What they're saying: With anti-Asian hate crimes splashed across the news every day, many Asian Americans felt that their only option was to turn to firearms, said Chris Cheng, founding board member of the Asian Pacific American Gun Owners Association.

High-profile cases of police brutality also drove many Black Americans to take their safety into their own hands as it became clear they can't trust law enforcement, Douglas Jefferson, senior vice president of the National African American Gun Association (NAAGA), told Axios.

  • If officers are "taking part in what is essentially state-sponsored violence, certainly you're not going to be relying on the state to protect you," Jefferson said. Over 10,000 people have joined NAAGA in the last two years, he said.

The Defund the Police movement, which aims to shift resources from police to other social services, has made some Latino immigrants wary, too, said Gabby Franco, a Venezuelan firearms instructor who has worked with Latinos in many of her classes.

  • Many come from countries with high crime rates and have firsthand experience with underfunded police, she added. "It's like, 'For me to pursue my dreams, I need to make sure that I stay alive,'" Franco told Axios. That means making the most of the rights they may not have had in their home countries.

Yes, but: People of color, especially Black people, "don't have the ability to access that right in the same way," said Daniel Harawa, Washington University of St.
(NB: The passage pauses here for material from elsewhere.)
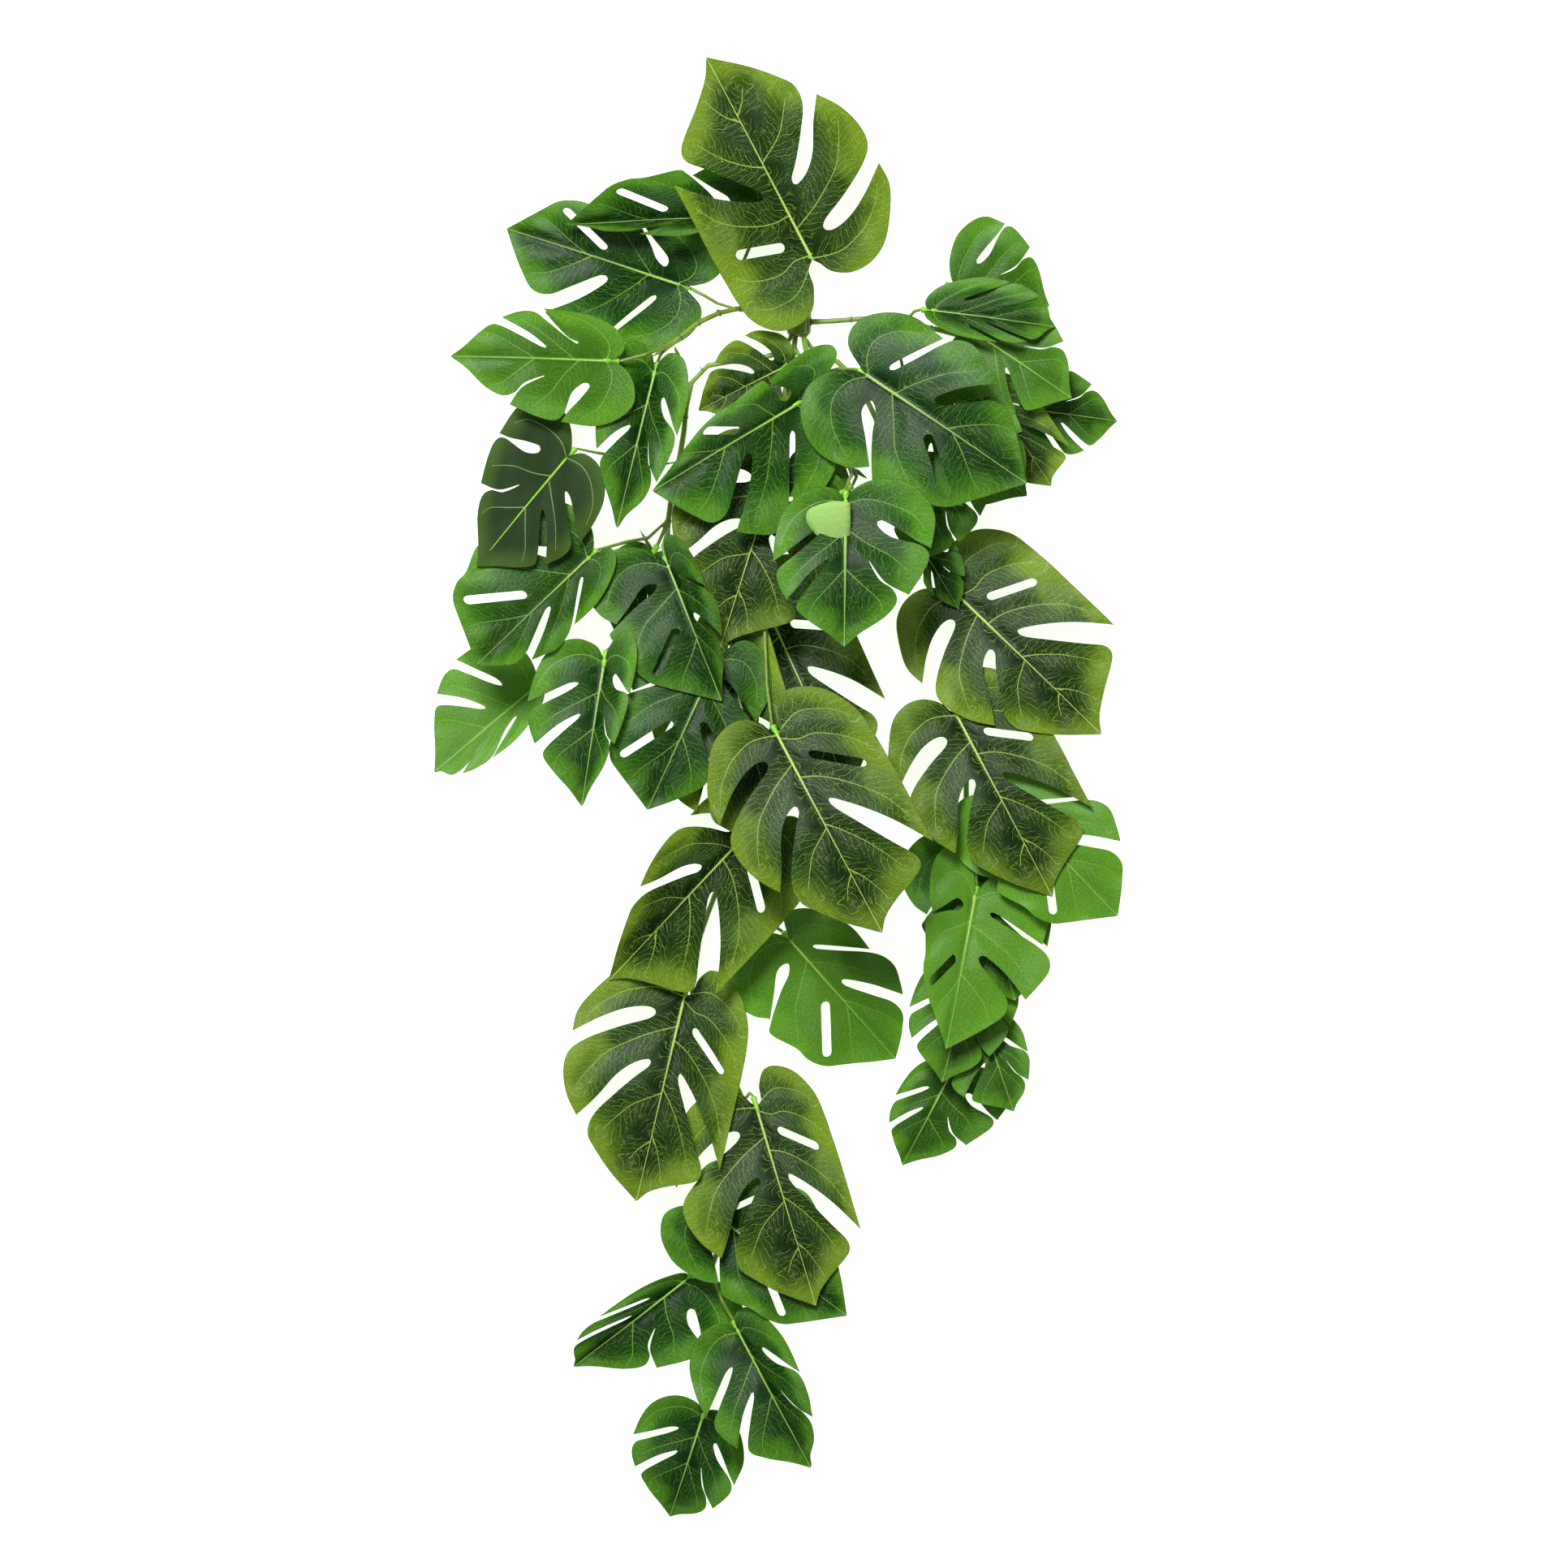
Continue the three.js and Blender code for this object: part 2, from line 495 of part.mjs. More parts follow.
// A bud: a slim spindle from its vine to its tip
function bud({ vine, at, tip }) {
  const start = vineCurves[vine].getPointAt(nearestPlace(vine, at) / PLACES);
  const way = new THREE.Vector3(...tip).sub(start);
  const profile = [[0, 0], [BUD_RADIUS, way.length() * BUD_WAIST], [0, way.length()]];
  const shape = new THREE.LatheGeometry(profile.map((p) => new THREE.Vector2(...p)), STALK_SIDES);
  const up = new THREE.Vector3(0, 1, 0);
  shape.applyQuaternion(new THREE.Quaternion().setFromUnitVectors(up, way.normalize()));
  return shape.translate(start.x, start.y, start.z);
}

const material = (color, roughness) => new THREE.MeshStandardMaterial({ color, roughness, metalness: 0 });
const spray = new THREE.Group();

function addPiece(name, solid, finish) {
  const mesh = new THREE.Mesh(toGeometry(solid), finish);
  mesh.name = name;
  spray.add(mesh);
}

// The crown: a ribbed knob that gathers the vines, with the stub that the spray is held by
function crown() {
  const prism = (radius, sides, length, y) => {
    const shape = new THREE.CylinderGeometry(radius, radius, length, sides);
    shape.rotateY(Math.PI / sides);
    return shape.translate(CROWN.x, y + length / 2, CROWN.radius);
  };
  const apothem = (radius, sides) => radius / Math.cos(Math.PI / sides);
  const knob = prism(apothem(CROWN.radius, CROWN.sides), CROWN.sides, CROWN.length, CROWN.y);
  const stub = prism(STUB.radius, STUB.sides, STUB.length + 2, CROWN.y + CROWN.length - 2);
  return union([toSolid(knob), toSolid(stub)]);
}

// Every solid that is in place, with the node that it belongs to
const laid = [];

function lay(owner, solid) {
  laid.push({ owner, solid, triangles: trianglesOf(toGeometry(solid)) });
}

lay('crown', crown());
for (const [name, curve] of Object.entries(vineCurves)) {
  const steps = Math.max(2, Math.round(curve.getLength() / VINE_STEP));
  lay(name, toSolid(bar(curve, VINE_RADIUS, steps, VINE_SIDES)));
}
BUDS.forEach((one) => lay(one.vine, toSolid(bud(one))));

// Each leaf is raised until it clears the floor and everything laid before it, then its stalk is drawn
for (const leaf of LEAVES) {
  leaf.vine = leaf.name.replace('leaf_', '').replace(/_\d+$/, '');
  const surface = bladeSurface(leaf);
  const collar = collarOf(surface, leaf.stem);
  const low = union([toSolid(bladeGeometry(leaf)), collar.solid]);
  const whole = low.add(collar.guide);
  const upper = trianglesOf(toGeometry(whole));
  const rises = laid.filter((piece) => !leaf.below?.includes(piece.owner))
    .map((piece) => riseNeeded(upper, piece.triangles) + AIR);
  const height = Math.max(-whole.boundingBox().min[2], ...rises);
  const solid = low.translate([0, 0, height]);
  const others = laid.filter((piece) => piece.owner !== leaf.vine).map((piece) => piece.solid);
  lay(leaf.vine, clearStalk(leaf, collar, height, [...others, solid]));
  lay(leaf.name, solid);
  addPiece(leaf.name, solid, material(leaf.die === 'large' ? COLOURS.olive : COLOURS.green, 0.55));
}

for (const name of Object.keys(VINES)) {
  const pieces = laid.filter((piece) => piece.owner === name).map((piece) => piece.solid);
  addPiece(name === 'crown' ? name : `vine_${name}`, union(pieces), material(COLOURS.stem, 0.5));
}

export default spray;
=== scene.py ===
# %% [markdown]
# # An artificial hanging monstera spray
# The real spray is a bunch of fabric leaves on thin plastic vines, made to trail from a shelf. Here it
# lies face up on a pale floor and is seen from straight above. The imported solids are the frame: they fix
# where each leaf and vine lies, and each of them is replaced by a finer piece in the same place.

import math

import bmesh
import bpy
import numpy as np
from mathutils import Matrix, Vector
from mathutils.geometry import convex_hull_2d, delaunay_2d_cdt


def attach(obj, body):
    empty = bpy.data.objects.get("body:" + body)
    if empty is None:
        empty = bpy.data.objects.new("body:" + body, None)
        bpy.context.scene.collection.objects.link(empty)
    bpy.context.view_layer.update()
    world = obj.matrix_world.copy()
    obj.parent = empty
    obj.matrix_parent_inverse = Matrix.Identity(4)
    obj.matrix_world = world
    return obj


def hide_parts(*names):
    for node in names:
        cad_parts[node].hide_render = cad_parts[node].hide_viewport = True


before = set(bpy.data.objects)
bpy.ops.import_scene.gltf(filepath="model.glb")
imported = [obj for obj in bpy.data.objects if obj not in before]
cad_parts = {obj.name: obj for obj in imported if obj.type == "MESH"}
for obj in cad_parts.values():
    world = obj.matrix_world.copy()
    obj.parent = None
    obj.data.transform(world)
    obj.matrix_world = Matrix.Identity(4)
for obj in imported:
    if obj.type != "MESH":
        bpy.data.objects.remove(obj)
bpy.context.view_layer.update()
MM = 0.001
BODY = "root"

# %% [markdown]
# The photo was taken square on, from far off, so a long lens far above the spray gives its view: the
# leaves near the lens are then no larger than the ones below. One pixel is 0.475 mm wide.

# %% The camera
scene = bpy.context.scene
PIXEL = 0.475 * MM
PHOTO_SIDE = 1932
CAMERA_HEIGHT = 4.0
MIDDLE = Vector((4.3 * MM, 4.0 * MM, 30 * MM))  # what lies in the middle of the picture


def added(name, data):
    """A new object in the scene."""
    made = bpy.data.objects.new(name, data)
    scene.collection.objects.link(made)
    return made


lens = bpy.data.cameras.new("camera")
lens.sensor_width = 36
lens.lens = lens.sensor_width * (CAMERA_HEIGHT - MIDDLE.z) / (PHOTO_SIDE * PIXEL)
lens.clip_end = 50
camera = added("camera", lens)
camera.location = (MIDDLE.x, MIDDLE.y, CAMERA_HEIGHT)
scene.camera = camera
print("lens", round(lens.lens, 1), "mm")

# %% [markdown]
# A maker of such leaves cuts them from printed fabric with steel dies, so every leaf of a size has the
# same outline. A die is drawn once, flat, in millimetres: u runs along the midrib from the notch to the
# tip, and v to the left of it. Corners are the places where the knife turns sharply. Veins are the
# printed laterals, from the midrib out.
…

Louis law professor.

  • Because they're more likely to be perceived as a threat due to stereotypes around race, "it creates this kind of complication where folks want to be able to protect themselves ... but then exercising that right could have very real and in fact deadly consequences."
  • Jefferson, however, pointed out that for Black Americans, exercising any right is a risk.

Don't forget: Gun violence disproportionately impacts Black, Native American and Latino communities.

The big picture: That more people of color are exercising their Second Amendment rights could spell trouble for Democrats, who already suffered losses among these demographics in key battleground states in 2020.